* **DATA SHOWN**:
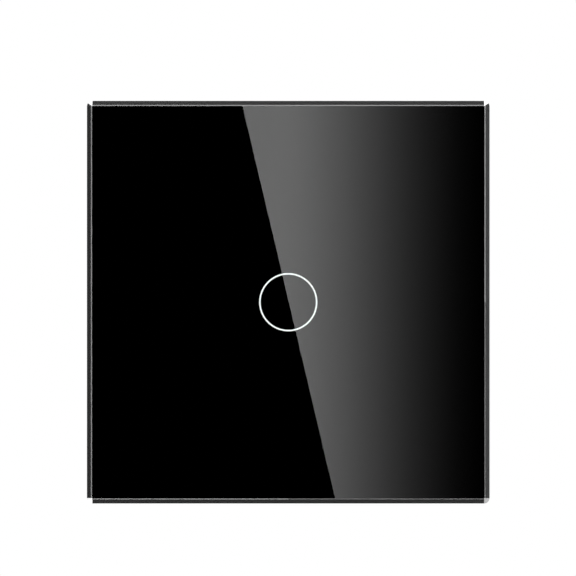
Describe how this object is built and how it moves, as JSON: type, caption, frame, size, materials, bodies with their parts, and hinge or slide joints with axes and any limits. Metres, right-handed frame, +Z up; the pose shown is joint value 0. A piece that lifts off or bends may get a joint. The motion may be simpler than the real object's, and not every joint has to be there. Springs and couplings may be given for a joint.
{
  "type": "touch light switch",
  "caption": "Square black glass touch switch with one white ring, snapped onto a flush wall-box module with rising-cage screw terminals behind a steel mounting plate.",
  "frame": {"origin": "midway between the wall-box screws, on the rear face of the mounting plate, which is the wall surface", "axes": "+Y into the wall, +Z up, +X to the right seen from the room; the glass faces -Y"},
  "size_m": [0.08, 0.035, 0.08],
  "materials": {
    "clear_glass": "polished",
    "black_ink": "gloss",
    "white_ink": "matte",
    "foam_tape": "matte",
    "frame_plastic": "fine texture",
    "zinc_plate": "galvanised",
    "spring_steel": "satin",
    "rivet_metal": "satin",
    "housing_plastic": "fine texture",
    "cover_plastic": "fine texture",
    "screw_steel": "zinc plated",
    "diffuser_plastic": "translucent",
    "pad_copper": "gold flash",
    "spring_wire": "bright",
    "board_mask": "solder mask",
    "led_resin": "clear resin",
    "chip_mould": "matte",
    "tin": "tinned",
    "pin_gold": "gold flash",
    "strip_plastic": "matte",
    "relay_plastic": "semi matte",
    "bobbin_plastic": "matte",
    "copper_wire": "enamelled",
    "soft_iron": "plated",
    "contact_alloy": "satin",
    "can_sleeve": "shrink sleeve",
    "film_case": "semi matte",
    "varistor_coat": "dipped",
    "fuse_ceramic": "semi gloss",
    "ferrite": "matte",
    "block_plastic": "semi matte",
    "contact_brass": "satin",
    "cage_steel": "zinc plated",
    "terminal_screw_steel": "zinc plated"
  },
  "bodies": {
    "module": {"mounting_plate": "zinc_plate", "snap_clips": "spring_steel", "clip_rivets": "rivet_metal", "rear_housing": "housing_plastic", "front_cover": "cover_plastic", "cover_screws": "screw_steel", "diffuser_cap": "diffuser_plastic", "spring_pad": "pad_copper", "touch_spring": "spring_wire", "touch_board": "board_mask", "status_leds": "led_resin", "touch_chip": "chip_mould", "supply_chip": "chip_mould", "rectifier_bridge": "chip_mould", "chip_leads": "tin", "chip_resistors": "chip_mould", "header_strip": "strip_plastic", "header_pins": "pin_gold", "power_board": "board_mask", "board_screws": "screw_steel", "relay_base": "relay_plastic", "relay_cover": "relay_plastic", "relay_yoke": "soft_iron", "relay_bobbin": "bobbin_plastic", "relay_winding": "copper_wire", "relay_contacts": "contact_alloy", "bulk_capacitor": "can_sleeve", "choke_core": "ferrite", "choke_winding": "copper_wire", "film_capacitor": "film_case", "varistor": "varistor_coat", "fuse_link": "fuse_ceramic", "component_leads": "tin", "terminal_block": "block_plastic", "terminal_contacts": "contact_brass"},
    "panel": {"glass_panel": "clear_glass", "back_print": "black_ink", "indicator_ring": "white_ink", "bonding_tape": "foam_tape", "panel_frame": "frame_plastic"},
    "screw_1": {"terminal_screw_1": "terminal_screw_steel"},
    "cage_1": {"terminal_cage_1": "cage_steel"},
    "screw_2": {"terminal_screw_2": "terminal_screw_steel"},
    "cage_2": {"terminal_cage_2": "cage_steel"},
    "screw_3": {"terminal_screw_3": "terminal_screw_steel"},
    "cage_3": {"terminal_cage_3": "cage_steel"},
    "armature": {"relay_armature": "soft_iron", "relay_blade": "contact_alloy"}
  },
  "joints": [
    {"name": "panel_release", "type": "slide", "parent": "module", "child": "panel", "axis": [0, -1, 0], "range_m": [0, 0.018], "deforming": ["snap_clips"]},
    {"name": "screw_1_turn", "type": "hinge", "parent": "module", "child": "screw_1", "pos_m": [-0.009, 0.0186, 0.0164], "axis": [0, -1, 0], "range_deg": [0, 2400]},
    {"name": "cage_1_lift", "type": "slide", "parent": "module", "child": "cage_1", "axis": [0, 1, 0], "range_m": [0, 0.004]},
    {"name": "screw_2_turn", "type": "hinge", "parent": "module", "child": "screw_2", "pos_m": [0, 0.0186, 0.0164], "axis": [0, -1, 0], "range_deg": [0, 2400]},
    {"name": "cage_2_lift", "type": "slide", "parent": "module", "child": "cage_2", "axis": [0, 1, 0], "range_m": [0, 0.004]},
    {"name": "screw_3_turn", "type": "hinge", "parent": "module", "child": "screw_3", "pos_m": [0.009, 0.0186, 0.0164], "axis": [0, -1, 0], "range_deg": [0, 2400]},
    {"name": "cage_3_lift", "type": "slide", "parent": "module", "child": "cage_3", "axis": [0, 1, 0], "range_m": [0, 0.004]},
    {"name": "relay_armature_rock", "type": "hinge", "parent": "module", "child": "armature", "pos_m": [-0.0185, 0.0163, 0.001], "axis": [0, 0, -1], "range_deg": [0, 3], "stiffness_Nm_per_rad": 0.0003, "springref_deg": -34.38}
  ],
  "couplings": [
    {"joint": "screw_1_turn", "follows": "cage_1_lift", "rad_per_m": 10472},
    {"joint": "screw_2_turn", "follows": "cage_2_lift", "rad_per_m": 10472},
    {"joint": "screw_3_turn", "follows": "cage_3_lift", "rad_per_m": 10472}
  ]
}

* **INSTRUCTION**: Every line above should be written out again exactly as it stands.

* **CORRECT RESPONSE**:
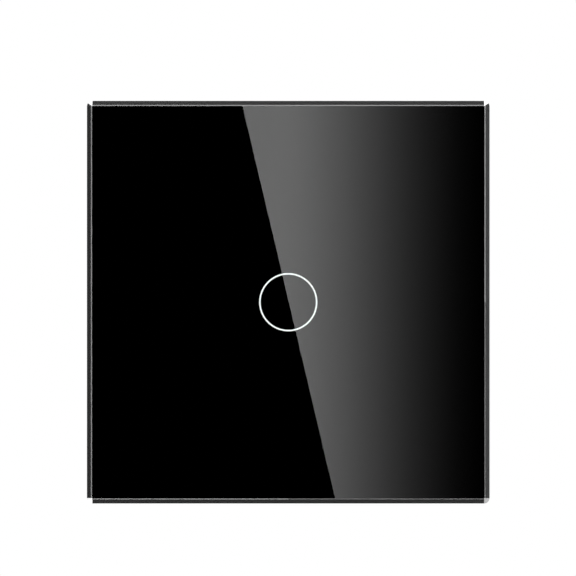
Describe how this object is built and how it moves, as JSON: type, caption, frame, size, materials, bodies with their parts, and hinge or slide joints with axes and any limits. Metres, right-handed frame, +Z up; the pose shown is joint value 0. A piece that lifts off or bends may get a joint. The motion may be simpler than the real object's, and not every joint has to be there. Springs and couplings may be given for a joint.
{
  "type": "touch light switch",
  "caption": "Square black glass touch switch with one white ring, snapped onto a flush wall-box module with rising-cage screw terminals behind a steel mounting plate.",
  "frame": {"origin": "midway between the wall-box screws, on the rear face of the mounting plate, which is the wall surface", "axes": "+Y into the wall, +Z up, +X to the right seen from the room; the glass faces -Y"},
  "size_m": [0.08, 0.035, 0.08],
  "materials": {
    "clear_glass": "polished",
    "black_ink": "gloss",
    "white_ink": "matte",
    "foam_tape": "matte",
    "frame_plastic": "fine texture",
    "zinc_plate": "galvanised",
    "spring_steel": "satin",
    "rivet_metal": "satin",
    "housing_plastic": "fine texture",
    "cover_plastic": "fine texture",
    "screw_steel": "zinc plated",
    "diffuser_plastic": "translucent",
    "pad_copper": "gold flash",
    "spring_wire": "bright",
    "board_mask": "solder mask",
    "led_resin": "clear resin",
    "chip_mould": "matte",
    "tin": "tinned",
    "pin_gold": "gold flash",
    "strip_plastic": "matte",
    "relay_plastic": "semi matte",
    "bobbin_plastic": "matte",
    "copper_wire": "enamelled",
    "soft_iron": "plated",
    "contact_alloy": "satin",
    "can_sleeve": "shrink sleeve",
    "film_case": "semi matte",
    "varistor_coat": "dipped",
    "fuse_ceramic": "semi gloss",
    "ferrite": "matte",
    "block_plastic": "semi matte",
    "contact_brass": "satin",
    "cage_steel": "zinc plated",
    "terminal_screw_steel": "zinc plated"
  },
  "bodies": {
    "module": {"mounting_plate": "zinc_plate", "snap_clips": "spring_steel", "clip_rivets": "rivet_metal", "rear_housing": "housing_plastic", "front_cover": "cover_plastic", "cover_screws": "screw_steel", "diffuser_cap": "diffuser_plastic", "spring_pad": "pad_copper", "touch_spring": "spring_wire", "touch_board": "board_mask", "status_leds": "led_resin", "touch_chip": "chip_mould", "supply_chip": "chip_mould", "rectifier_bridge": "chip_mould", "chip_leads": "tin", "chip_resistors": "chip_mould", "header_strip": "strip_plastic", "header_pins": "pin_gold", "power_board": "board_mask", "board_screws": "screw_steel", "relay_base": "relay_plastic", "relay_cover": "relay_plastic", "relay_yoke": "soft_iron", "relay_bobbin": "bobbin_plastic", "relay_winding": "copper_wire", "relay_contacts": "contact_alloy", "bulk_capacitor": "can_sleeve", "choke_core": "ferrite", "choke_winding": "copper_wire", "film_capacitor": "film_case", "varistor": "varistor_coat", "fuse_link": "fuse_ceramic", "component_leads": "tin", "terminal_block": "block_plastic", "terminal_contacts": "contact_brass"},
    "panel": {"glass_panel": "clear_glass", "back_print": "black_ink", "indicator_ring": "white_ink", "bonding_tape": "foam_tape", "panel_frame": "frame_plastic"},
    "screw_1": {"terminal_screw_1": "terminal_screw_steel"},
    "cage_1": {"terminal_cage_1": "cage_steel"},
    "screw_2": {"terminal_screw_2": "terminal_screw_steel"},
    "cage_2": {"terminal_cage_2": "cage_steel"},
    "screw_3": {"terminal_screw_3": "terminal_screw_steel"},
    "cage_3": {"terminal_cage_3": "cage_steel"},
    "armature": {"relay_armature": "soft_iron", "relay_blade": "contact_alloy"}
  },
  "joints": [
    {"name": "panel_release", "type": "slide", "parent": "module", "child": "panel", "axis": [0, -1, 0], "range_m": [0, 0.018], "deforming": ["snap_clips"]},
    {"name": "screw_1_turn", "type": "hinge", "parent": "module", "child": "screw_1", "pos_m": [-0.009, 0.0186, 0.0164], "axis": [0, -1, 0], "range_deg": [0, 2400]},
    {"name": "cage_1_lift", "type": "slide", "parent": "module", "child": "cage_1", "axis": [0, 1, 0], "range_m": [0, 0.004]},
    {"name": "screw_2_turn", "type": "hinge", "parent": "module", "child": "screw_2", "pos_m": [0, 0.0186, 0.0164], "axis": [0, -1, 0], "range_deg": [0, 2400]},
    {"name": "cage_2_lift", "type": "slide", "parent": "module", "child": "cage_2", "axis": [0, 1, 0], "range_m": [0, 0.004]},
    {"name": "screw_3_turn", "type": "hinge", "parent": "module", "child": "screw_3", "pos_m": [0.009, 0.0186, 0.0164], "axis": [0, -1, 0], "range_deg": [0, 2400]},
    {"name": "cage_3_lift", "type": "slide", "parent": "module", "child": "cage_3", "axis": [0, 1, 0], "range_m": [0, 0.004]},
    {"name": "relay_armature_rock", "type": "hinge", "parent": "module", "child": "armature", "pos_m": [-0.0185, 0.0163, 0.001], "axis": [0, 0, -1], "range_deg": [0, 3], "stiffness_Nm_per_rad": 0.0003, "springref_deg": -34.38}
  ],
  "couplings": [
    {"joint": "screw_1_turn", "follows": "cage_1_lift", "rad_per_m": 10472},
    {"joint": "screw_2_turn", "follows": "cage_2_lift", "rad_per_m": 10472},
    {"joint": "screw_3_turn", "follows": "cage_3_lift", "rad_per_m": 10472}
  ]
}